Pero entre las clases bajas el arte de la identificación visual se considera un lujo inalcanzable.
Un comerciante corriente no puede permitirse que su hijo dedique un tercio de la vida a los estudios abstractos. A los hijos de los pobres se les permite «tocar», por la misma razón, desde la más temprana infancia, y alcanzan por ello una precocidad y una temprana vivacidad que contrasta al principio muy favorablemente con la conducta inertes subdesarrollada y apática de los jóvenes aún medio instruidos de la clase poligonal; pero cuando estos últimos han completado los estudios universitarios y están preparados para poner en práctica la teoría, el cambio que se produce podría describirse casi como un nuevo nacimiento, y sobrepasan y dejan muy atrás rápidamente a sus competidores triangulares en todas las artes, ciencias y tareas sociales.
Son muy pocos los miembros de la clase poligonal que no superan la prueba final del examen de grado de la universidad. La condición de esa minoría que no lo consigue es verdaderamente patética. Rechazados por la clase superior, también los inferiores les desprecian. No tienen ni los poderes madurados y adiestrados sistemáticamente de los doctores y bachilleres poligonales ni tampoco la precocidad innata y la dinámica versatilidad del joven comerciante. No pueden acceder a las profesiones, a los servicios públicos, y aunque en la mayoría de los estados no se les prohíba el matrimonio, tienen enormes dificultades para establecer enlaces adecuados, pues la experiencia demuestra que los vástagos de estos padres desdichados y mal dotados son también en general desdichados y hasta claramente irregulares.
Es precisamente de estos especímenes del desecho de nuestra nobleza de donde han surgido por regla general los dirigentes de los tumultos y sediciones de los tiempos pasados, y han resultado de ello tan grandes males que una creciente minoría de nuestros hombres de estado más progresistas son de la opinión de que la verdadera piedad obligaría a su eliminación absoluta, decretando que todo el que no apruebe el examen final de la universidad sea encarcelado de por vida o eliminado con una muerte indolora.
Pero veo que me entrego ya a digresiones sobre el tema de las irregularidades, una cuestión de tan vital interés que exige una sección propia.
A LO LARGO de las páginas previas he dado por supuesto lo que quizás debería haberse expuesto al principio como una proposición básica y diferenciada: que todo ser humano de Planilandia es una figura regular, es decir, de construcción regular. Me refiero con esto a que una mujer debe ser no sólo una línea, sino una línea recta; que un artesano o un soldado debe tener dos de sus lados iguales; que un comerciante debe tener iguales tres lados; los abogados (clase de la que soy humilde miembro), cuatro lados iguales, y en todo polígono, de modo general, todos los lados deben ser iguales.

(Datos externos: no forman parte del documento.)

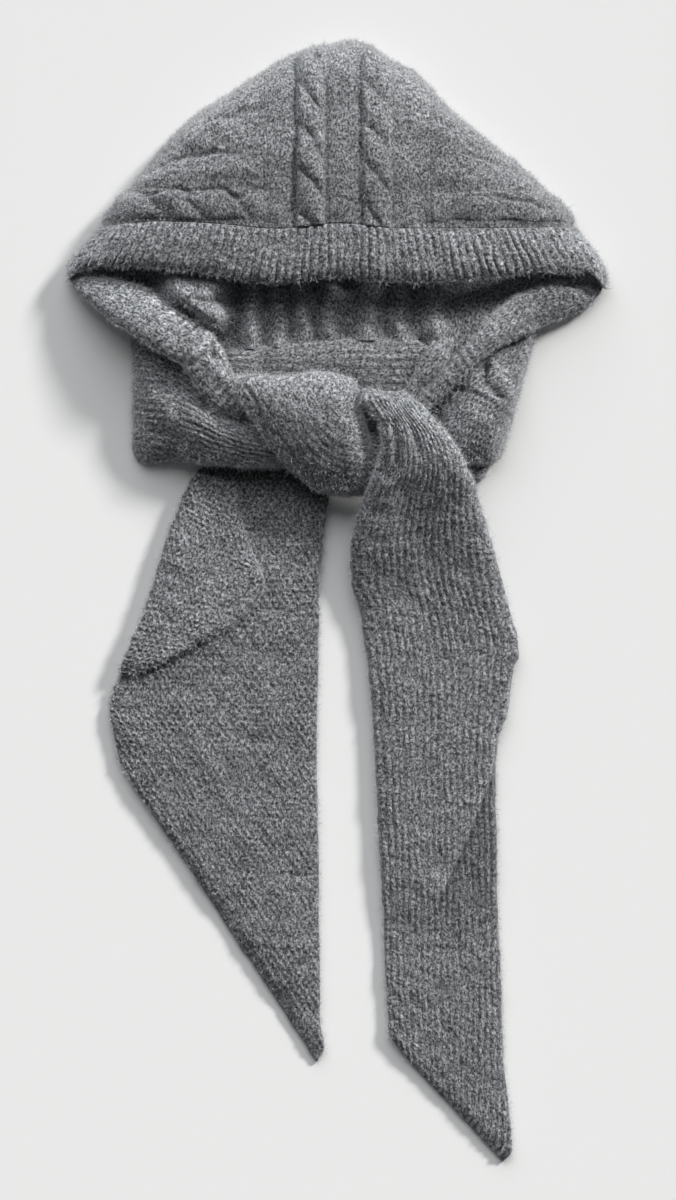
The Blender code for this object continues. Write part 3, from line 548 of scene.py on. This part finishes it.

El tamaño de los lados depende, como es natural, de la edad del individuo. Una mujer tiene al nacer unos dos centímetros y medio de longitud, mientras que una mujer adulta alta podría llegar a los treinta centímetros. En cuanto a los varones, de todas las clases, puede decirse, en general, que la longitud de los lados de un adulto, sumados, es de sesenta centímetros o poco más. Pero no es el tamaño de nuestros lados lo que cuenta. A lo que yo me refiero es a la igualdad de los lados, y no hace falta mucha reflexión para ver que el conjunto de la vida social de Planilandia se apoya en el hecho fundamental de que la naturaleza quiere que todas las figuras tengan los lados iguales.